Posts Tagged ‘Entrepreneurship’
The Changing Nature of Innovation: Part II — National Policy
Michael Porter makes two interesting observations about innovation in the US in his BusinessWeek interview entitled Why America Needs an Economic Strategy:
… U.S. entrepreneurship has been fed by a science, technology, and innovation machine that remains by far the best in the world. While other countries increase their spending on research and development, the U.S. remains uniquely good at coaxing innovation out of its research and translating those innovations into commercial products.

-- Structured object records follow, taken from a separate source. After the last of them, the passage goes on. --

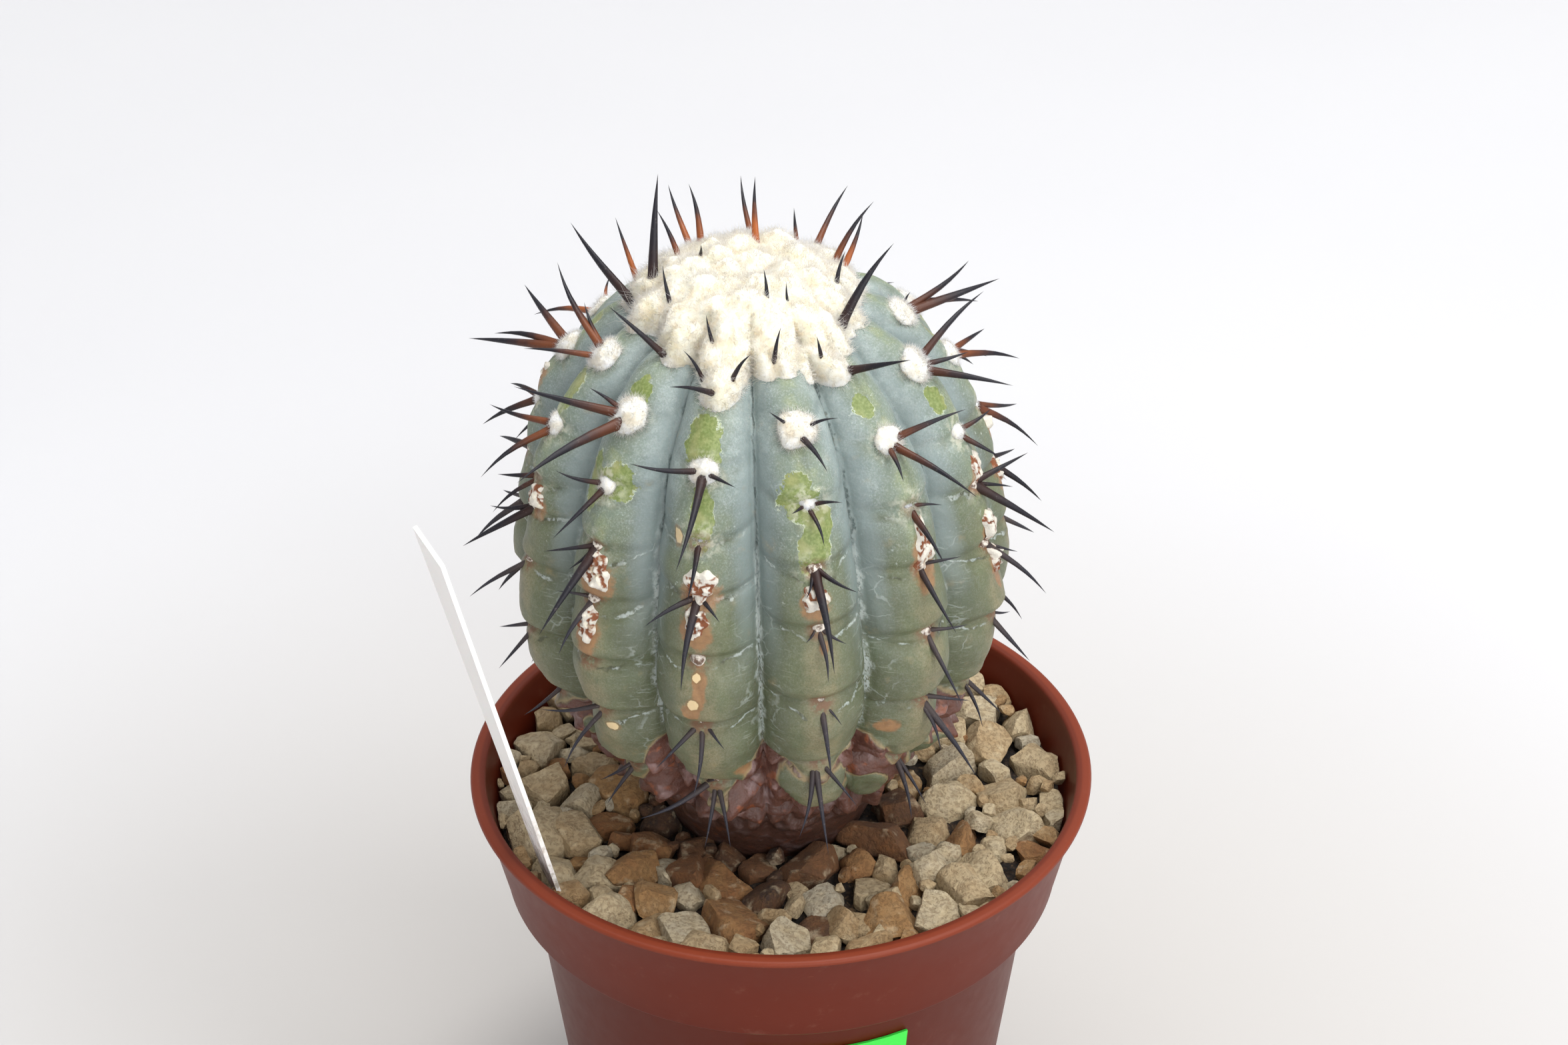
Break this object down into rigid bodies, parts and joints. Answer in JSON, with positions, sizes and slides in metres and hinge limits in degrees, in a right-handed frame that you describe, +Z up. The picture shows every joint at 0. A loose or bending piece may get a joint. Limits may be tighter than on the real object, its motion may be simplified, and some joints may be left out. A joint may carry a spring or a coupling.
{
  "type": "copiapoa cactus",
  "caption": "Potted globe cactus: a ribbed grey-green stem with dark spines and a woolly crown, standing in gravel in a plain plastic pot with a blank plant label.",
  "frame": {"origin": "centre of the pot's foot, on the plane it stands on", "axes": "+Z up along the pot's axis, -Y towards the viewer and the green sticker, +X to the viewer's right"},
  "size_m": [0.1236, 0.12, 0.2243],
  "materials": {
    "pot": "satin terracotta-coloured moulded plastic",
    "soil": "dark crumbly potting mix",
    "gravel": "dry matt cream, tan and ochre pebbles",
    "stem": "waxy blue-grey-green plant skin with dark matt spines",
    "crown_wool": "soft cream plant wool with dark spines",
    "plant_label": "smooth white plastic",
    "pot_sticker": "plain bright green"
  },
  "bodies": {
    "root": {"pot": "pot", "soil": "soil", "gravel": "gravel", "stem": "stem", "crown_wool": "crown_wool", "plant_label": "plant_label", "pot_sticker": "pot_sticker"}
  },
  "joints": []
}
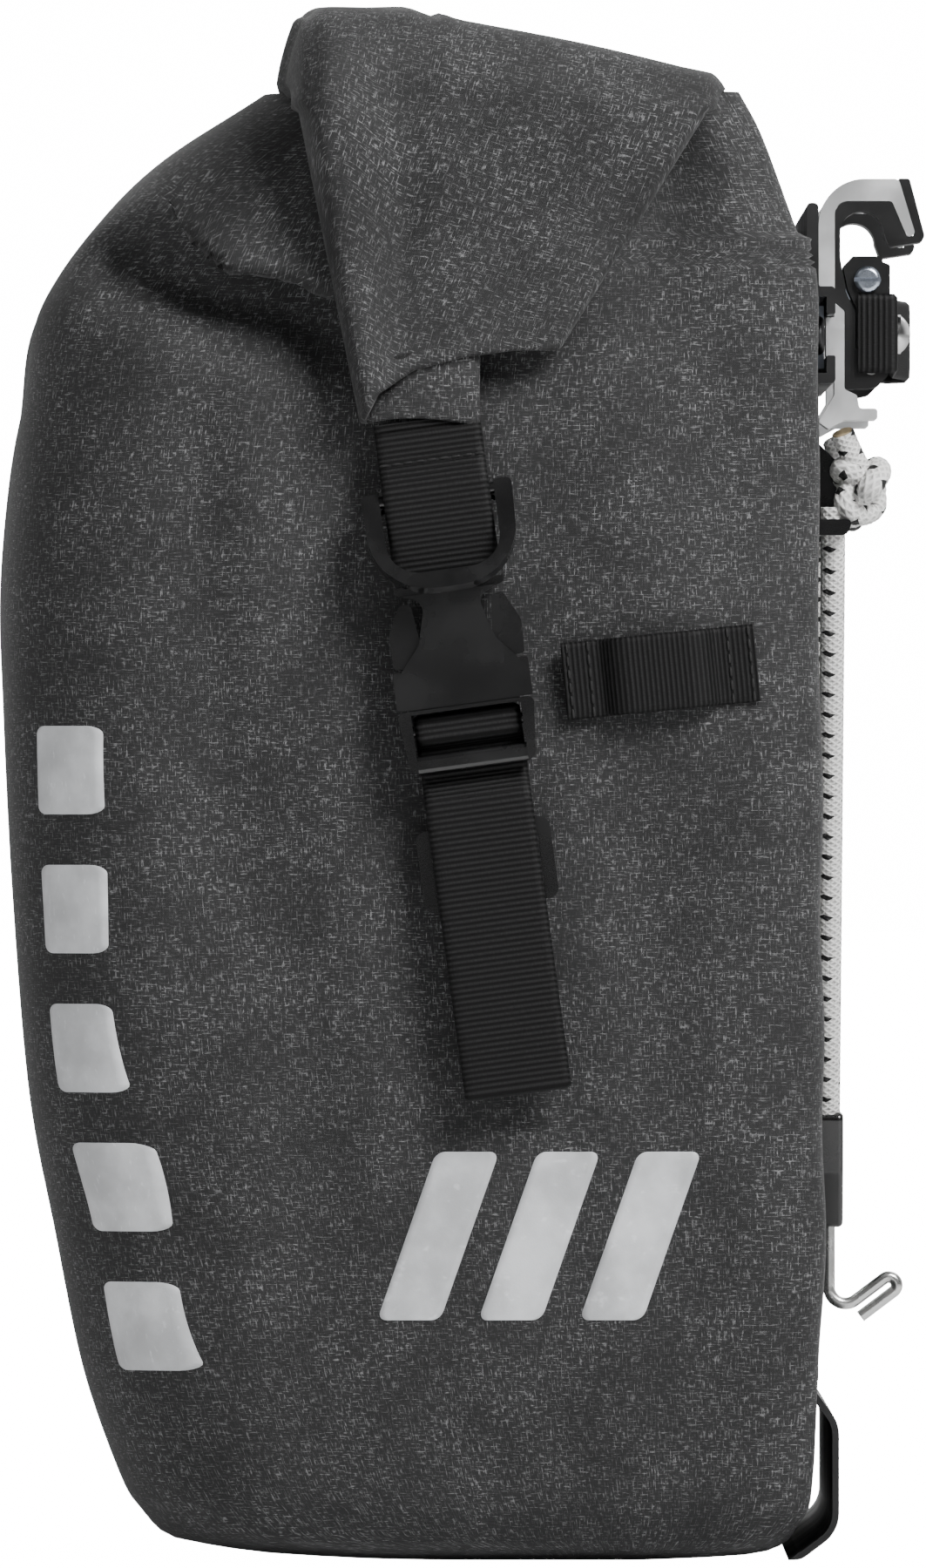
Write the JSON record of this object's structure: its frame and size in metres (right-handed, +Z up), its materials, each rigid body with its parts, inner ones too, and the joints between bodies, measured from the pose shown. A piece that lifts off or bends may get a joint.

In 2007, American inventors registered about 80,000 patents in the U.S. patent system, where virtually all important technologies developed in any nation are patented. That’s more than the rest of the world combined
In contrast to the effectiveness of utilizing research and technology for entrepreneurial purposes, Porter notes a worrisome trend:
An inadequate rate of reinvestment in science and technology is hampering America’s feeder system for entrepreneurship. Research and development as a share of GDP has actually declined, while it has risen in many other countries. Federal policymakers recognize this problem but have failed to act.
Viewed in light of Part I of this mini-series on innovation, a natural question posts itself:
Do the new forms of experimentation, which enable the US entrepreneurial system to be so very effective in coaxing innovation out of research that has already been done, mask a fundamental decline for which there will be hell to pay?!